----- THE DATA -----

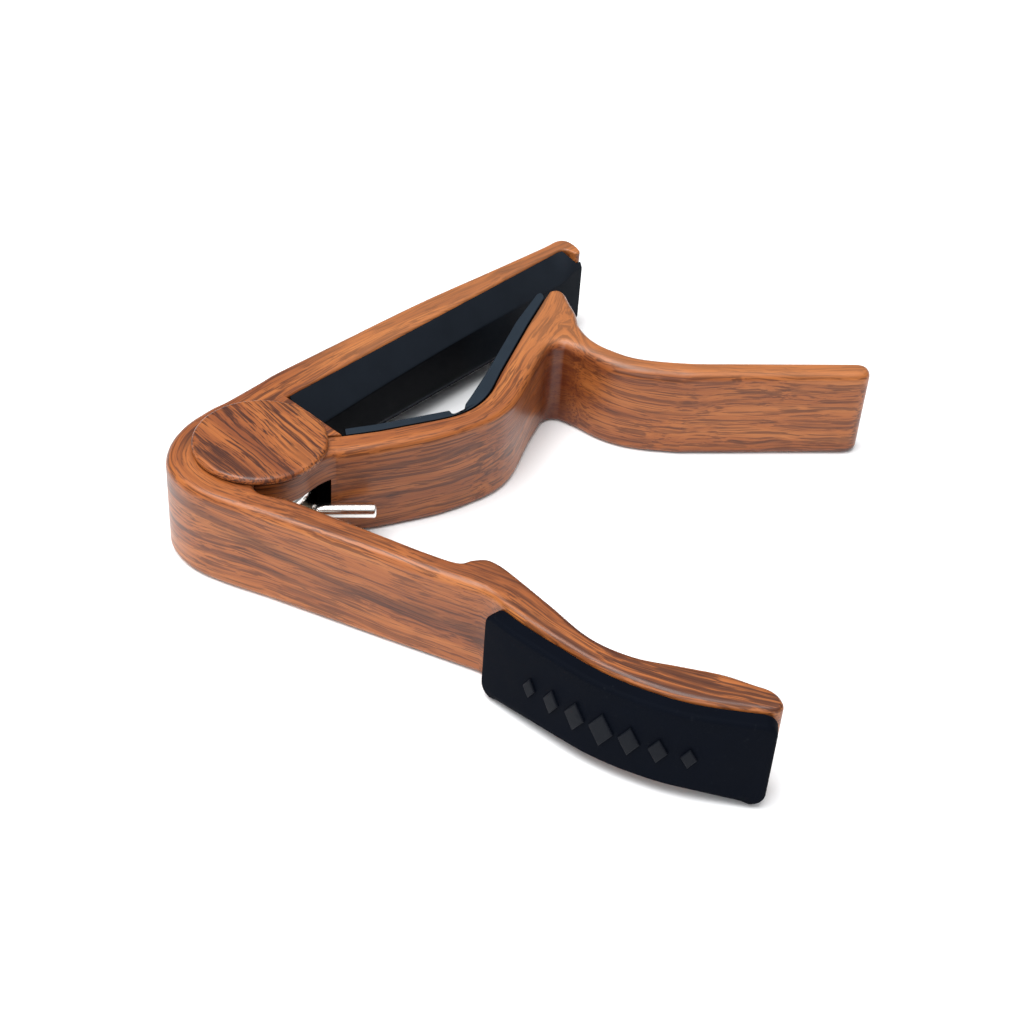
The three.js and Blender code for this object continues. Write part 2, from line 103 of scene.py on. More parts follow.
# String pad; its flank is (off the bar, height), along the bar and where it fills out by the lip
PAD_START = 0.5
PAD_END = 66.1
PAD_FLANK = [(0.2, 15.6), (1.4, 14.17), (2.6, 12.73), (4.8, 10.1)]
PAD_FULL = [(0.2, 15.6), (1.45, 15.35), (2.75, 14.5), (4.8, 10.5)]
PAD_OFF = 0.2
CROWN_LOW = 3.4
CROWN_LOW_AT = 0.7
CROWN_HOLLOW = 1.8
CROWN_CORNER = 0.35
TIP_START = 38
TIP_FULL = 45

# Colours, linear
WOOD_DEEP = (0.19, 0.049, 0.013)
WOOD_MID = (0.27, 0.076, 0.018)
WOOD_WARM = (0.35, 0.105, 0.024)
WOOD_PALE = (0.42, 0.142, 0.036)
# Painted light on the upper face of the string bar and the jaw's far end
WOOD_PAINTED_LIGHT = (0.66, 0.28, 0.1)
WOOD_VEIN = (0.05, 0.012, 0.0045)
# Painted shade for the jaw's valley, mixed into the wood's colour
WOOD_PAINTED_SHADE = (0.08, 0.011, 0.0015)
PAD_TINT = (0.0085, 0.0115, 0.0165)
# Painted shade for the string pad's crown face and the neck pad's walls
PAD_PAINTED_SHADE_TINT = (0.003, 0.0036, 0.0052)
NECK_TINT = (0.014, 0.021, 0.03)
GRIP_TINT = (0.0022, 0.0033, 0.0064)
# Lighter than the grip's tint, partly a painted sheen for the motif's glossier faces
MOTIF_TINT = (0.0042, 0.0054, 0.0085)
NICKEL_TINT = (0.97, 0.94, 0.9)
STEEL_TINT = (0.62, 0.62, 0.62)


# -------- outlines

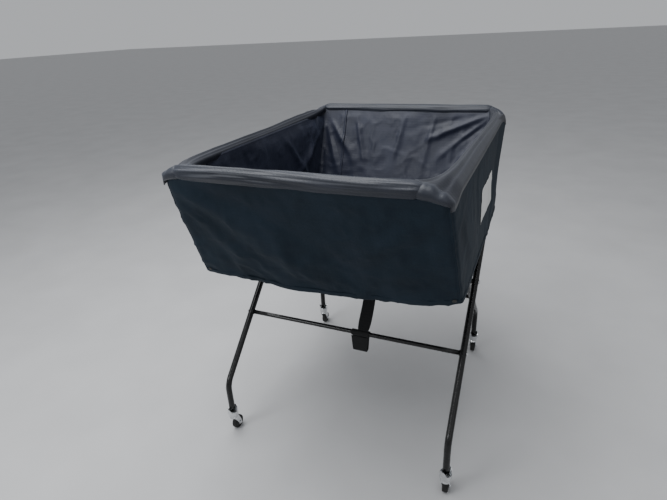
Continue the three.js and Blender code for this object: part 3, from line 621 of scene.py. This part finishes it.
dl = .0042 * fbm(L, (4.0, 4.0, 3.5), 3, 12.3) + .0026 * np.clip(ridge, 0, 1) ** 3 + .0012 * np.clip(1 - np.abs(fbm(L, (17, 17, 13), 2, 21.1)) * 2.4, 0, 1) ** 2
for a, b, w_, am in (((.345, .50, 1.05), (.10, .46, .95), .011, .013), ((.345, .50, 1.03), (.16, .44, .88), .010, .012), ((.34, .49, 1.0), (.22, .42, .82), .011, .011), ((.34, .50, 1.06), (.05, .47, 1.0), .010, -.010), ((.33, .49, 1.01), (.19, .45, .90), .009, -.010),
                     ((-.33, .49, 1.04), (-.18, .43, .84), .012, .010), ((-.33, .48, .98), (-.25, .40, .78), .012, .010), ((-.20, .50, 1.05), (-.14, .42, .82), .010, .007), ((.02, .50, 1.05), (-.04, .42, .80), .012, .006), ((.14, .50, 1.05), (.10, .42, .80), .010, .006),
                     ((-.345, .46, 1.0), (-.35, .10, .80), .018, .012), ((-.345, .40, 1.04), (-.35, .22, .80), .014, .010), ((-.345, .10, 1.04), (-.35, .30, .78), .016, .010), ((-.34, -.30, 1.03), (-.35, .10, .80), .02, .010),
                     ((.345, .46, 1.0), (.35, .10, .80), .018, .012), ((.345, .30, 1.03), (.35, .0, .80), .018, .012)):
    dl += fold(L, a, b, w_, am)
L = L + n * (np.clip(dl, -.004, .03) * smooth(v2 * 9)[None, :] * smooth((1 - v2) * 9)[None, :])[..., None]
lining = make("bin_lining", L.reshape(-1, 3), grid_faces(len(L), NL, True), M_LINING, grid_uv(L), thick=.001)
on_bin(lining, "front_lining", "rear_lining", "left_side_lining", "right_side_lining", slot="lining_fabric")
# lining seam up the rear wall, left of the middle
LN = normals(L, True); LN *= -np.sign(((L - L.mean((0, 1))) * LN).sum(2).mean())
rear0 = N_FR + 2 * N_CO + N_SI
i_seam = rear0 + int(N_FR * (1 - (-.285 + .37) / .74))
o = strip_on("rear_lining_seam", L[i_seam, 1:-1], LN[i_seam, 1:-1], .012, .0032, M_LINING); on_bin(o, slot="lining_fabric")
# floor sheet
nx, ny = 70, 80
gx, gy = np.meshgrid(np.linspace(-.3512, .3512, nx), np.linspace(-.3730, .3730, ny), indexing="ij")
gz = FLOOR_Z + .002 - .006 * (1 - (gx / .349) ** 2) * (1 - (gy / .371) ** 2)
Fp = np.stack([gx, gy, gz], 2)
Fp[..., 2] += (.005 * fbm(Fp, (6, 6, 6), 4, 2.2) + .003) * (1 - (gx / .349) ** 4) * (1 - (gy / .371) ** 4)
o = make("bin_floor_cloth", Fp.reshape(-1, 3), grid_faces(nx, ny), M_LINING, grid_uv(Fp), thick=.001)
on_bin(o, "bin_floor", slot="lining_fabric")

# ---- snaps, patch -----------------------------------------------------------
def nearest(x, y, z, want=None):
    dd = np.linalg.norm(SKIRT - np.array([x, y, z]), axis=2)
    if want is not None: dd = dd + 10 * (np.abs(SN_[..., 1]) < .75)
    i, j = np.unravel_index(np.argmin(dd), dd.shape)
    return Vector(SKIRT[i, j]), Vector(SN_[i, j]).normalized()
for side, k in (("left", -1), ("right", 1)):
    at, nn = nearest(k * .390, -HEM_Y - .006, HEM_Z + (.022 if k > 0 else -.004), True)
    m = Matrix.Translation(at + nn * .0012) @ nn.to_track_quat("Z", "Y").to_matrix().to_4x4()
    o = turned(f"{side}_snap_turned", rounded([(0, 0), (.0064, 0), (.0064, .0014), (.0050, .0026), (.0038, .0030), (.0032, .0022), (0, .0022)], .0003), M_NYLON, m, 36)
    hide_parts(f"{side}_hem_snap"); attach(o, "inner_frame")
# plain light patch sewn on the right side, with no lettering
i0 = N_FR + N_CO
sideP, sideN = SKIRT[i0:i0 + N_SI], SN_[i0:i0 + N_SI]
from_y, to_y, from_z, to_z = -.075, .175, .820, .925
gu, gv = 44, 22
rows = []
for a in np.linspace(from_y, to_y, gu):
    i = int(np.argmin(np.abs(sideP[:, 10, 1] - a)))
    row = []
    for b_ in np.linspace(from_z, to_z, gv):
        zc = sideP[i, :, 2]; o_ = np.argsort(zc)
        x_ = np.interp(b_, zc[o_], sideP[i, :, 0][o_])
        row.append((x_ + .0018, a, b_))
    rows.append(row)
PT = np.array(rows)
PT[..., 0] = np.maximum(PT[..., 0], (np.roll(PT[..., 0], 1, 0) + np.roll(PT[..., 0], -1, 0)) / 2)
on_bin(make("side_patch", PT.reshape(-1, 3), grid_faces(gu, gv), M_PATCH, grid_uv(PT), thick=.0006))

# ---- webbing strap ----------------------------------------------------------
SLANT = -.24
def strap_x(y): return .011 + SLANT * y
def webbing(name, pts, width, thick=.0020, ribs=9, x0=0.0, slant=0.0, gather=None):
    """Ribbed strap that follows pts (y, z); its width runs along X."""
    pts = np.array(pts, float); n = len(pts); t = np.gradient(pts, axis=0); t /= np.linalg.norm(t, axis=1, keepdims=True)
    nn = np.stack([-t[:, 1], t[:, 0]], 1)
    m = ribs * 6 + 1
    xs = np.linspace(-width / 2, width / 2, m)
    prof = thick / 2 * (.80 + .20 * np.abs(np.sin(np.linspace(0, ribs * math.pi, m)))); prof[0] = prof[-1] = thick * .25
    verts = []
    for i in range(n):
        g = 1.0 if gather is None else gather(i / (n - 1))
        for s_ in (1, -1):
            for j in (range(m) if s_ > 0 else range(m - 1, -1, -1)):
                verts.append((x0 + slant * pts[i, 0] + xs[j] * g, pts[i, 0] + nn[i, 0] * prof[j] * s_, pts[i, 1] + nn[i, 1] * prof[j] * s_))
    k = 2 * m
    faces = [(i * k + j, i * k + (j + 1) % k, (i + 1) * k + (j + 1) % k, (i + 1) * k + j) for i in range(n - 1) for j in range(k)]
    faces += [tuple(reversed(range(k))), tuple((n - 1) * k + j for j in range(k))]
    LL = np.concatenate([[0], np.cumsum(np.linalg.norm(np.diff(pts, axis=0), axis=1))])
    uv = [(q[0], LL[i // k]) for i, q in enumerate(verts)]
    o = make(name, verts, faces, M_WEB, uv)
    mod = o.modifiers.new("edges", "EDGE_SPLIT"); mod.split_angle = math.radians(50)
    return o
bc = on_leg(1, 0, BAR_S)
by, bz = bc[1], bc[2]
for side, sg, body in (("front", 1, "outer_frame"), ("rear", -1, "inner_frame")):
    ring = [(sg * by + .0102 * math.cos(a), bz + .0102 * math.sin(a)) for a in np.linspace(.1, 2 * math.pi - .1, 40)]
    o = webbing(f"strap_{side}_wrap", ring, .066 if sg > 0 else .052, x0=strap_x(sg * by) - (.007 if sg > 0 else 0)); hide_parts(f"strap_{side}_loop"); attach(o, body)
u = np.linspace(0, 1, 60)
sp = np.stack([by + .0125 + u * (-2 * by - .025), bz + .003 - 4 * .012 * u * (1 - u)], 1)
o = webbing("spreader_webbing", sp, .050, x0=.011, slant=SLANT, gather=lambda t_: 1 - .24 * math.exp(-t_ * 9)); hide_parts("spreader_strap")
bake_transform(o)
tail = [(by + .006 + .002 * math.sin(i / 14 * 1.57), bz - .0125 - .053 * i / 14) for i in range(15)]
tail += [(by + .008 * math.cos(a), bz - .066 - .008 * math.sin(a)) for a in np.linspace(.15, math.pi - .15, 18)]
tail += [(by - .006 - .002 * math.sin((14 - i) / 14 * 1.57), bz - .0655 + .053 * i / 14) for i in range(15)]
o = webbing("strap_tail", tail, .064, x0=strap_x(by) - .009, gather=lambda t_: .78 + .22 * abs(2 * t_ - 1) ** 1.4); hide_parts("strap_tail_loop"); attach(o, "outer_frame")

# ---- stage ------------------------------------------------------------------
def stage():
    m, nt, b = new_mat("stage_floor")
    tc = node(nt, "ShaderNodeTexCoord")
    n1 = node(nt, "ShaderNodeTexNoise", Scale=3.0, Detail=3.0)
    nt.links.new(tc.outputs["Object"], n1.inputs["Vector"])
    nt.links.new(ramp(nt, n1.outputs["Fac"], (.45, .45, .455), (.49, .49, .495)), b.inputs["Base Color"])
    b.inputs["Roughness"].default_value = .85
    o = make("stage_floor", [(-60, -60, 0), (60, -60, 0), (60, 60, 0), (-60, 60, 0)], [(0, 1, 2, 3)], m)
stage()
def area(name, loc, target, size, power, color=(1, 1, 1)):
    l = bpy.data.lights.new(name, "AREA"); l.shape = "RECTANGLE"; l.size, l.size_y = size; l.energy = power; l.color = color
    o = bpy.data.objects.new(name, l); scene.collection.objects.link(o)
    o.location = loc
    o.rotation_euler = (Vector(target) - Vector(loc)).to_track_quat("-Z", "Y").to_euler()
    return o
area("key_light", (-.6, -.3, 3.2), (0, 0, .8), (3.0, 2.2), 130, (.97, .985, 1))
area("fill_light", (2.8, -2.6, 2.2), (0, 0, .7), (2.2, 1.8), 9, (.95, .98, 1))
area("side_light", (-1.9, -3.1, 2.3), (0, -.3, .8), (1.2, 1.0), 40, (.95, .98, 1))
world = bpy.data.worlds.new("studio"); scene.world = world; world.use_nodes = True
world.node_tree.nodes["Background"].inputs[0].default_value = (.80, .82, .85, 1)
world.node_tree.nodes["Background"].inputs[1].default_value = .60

-----

**OBJECTIVE:**
Starting at the first line of the entries above, please extract each line up to and including the line with "# -------- outlines", unchanged, and add nothing.

**WORKED ANSWER:**
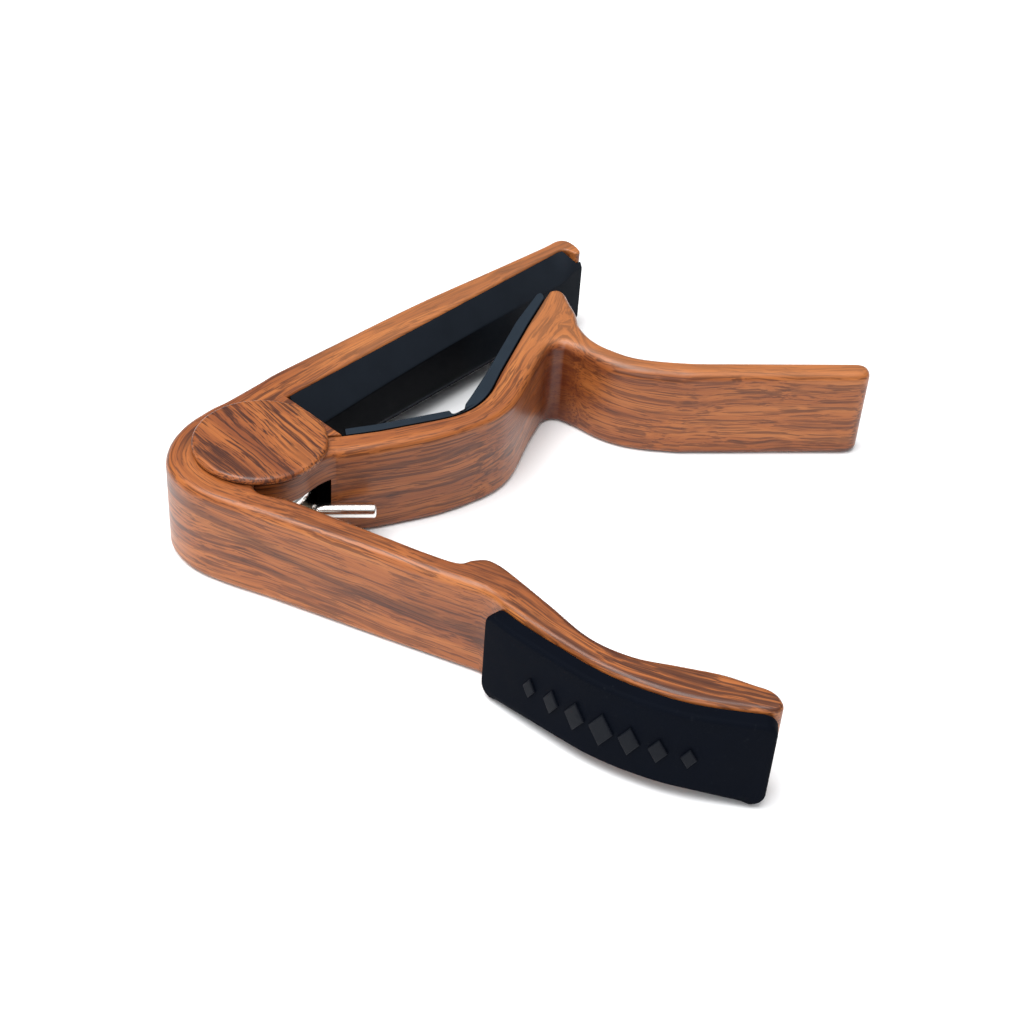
The three.js and Blender code for this object continues. Write part 2, from line 103 of scene.py on. More parts follow.
# String pad; its flank is (off the bar, height), along the bar and where it fills out by the lip
PAD_START = 0.5
PAD_END = 66.1
PAD_FLANK = [(0.2, 15.6), (1.4, 14.17), (2.6, 12.73), (4.8, 10.1)]
PAD_FULL = [(0.2, 15.6), (1.45, 15.35), (2.75, 14.5), (4.8, 10.5)]
PAD_OFF = 0.2
CROWN_LOW = 3.4
CROWN_LOW_AT = 0.7
CROWN_HOLLOW = 1.8
CROWN_CORNER = 0.35
TIP_START = 38
TIP_FULL = 45

# Colours, linear
WOOD_DEEP = (0.19, 0.049, 0.013)
WOOD_MID = (0.27, 0.076, 0.018)
WOOD_WARM = (0.35, 0.105, 0.024)
WOOD_PALE = (0.42, 0.142, 0.036)
# Painted light on the upper face of the string bar and the jaw's far end
WOOD_PAINTED_LIGHT = (0.66, 0.28, 0.1)
WOOD_VEIN = (0.05, 0.012, 0.0045)
# Painted shade for the jaw's valley, mixed into the wood's colour
WOOD_PAINTED_SHADE = (0.08, 0.011, 0.0015)
PAD_TINT = (0.0085, 0.0115, 0.0165)
# Painted shade for the string pad's crown face and the neck pad's walls
PAD_PAINTED_SHADE_TINT = (0.003, 0.0036, 0.0052)
NECK_TINT = (0.014, 0.021, 0.03)
GRIP_TINT = (0.0022, 0.0033, 0.0064)
# Lighter than the grip's tint, partly a painted sheen for the motif's glossier faces
MOTIF_TINT = (0.0042, 0.0054, 0.0085)
NICKEL_TINT = (0.97, 0.94, 0.9)
STEEL_TINT = (0.62, 0.62, 0.62)


# -------- outlines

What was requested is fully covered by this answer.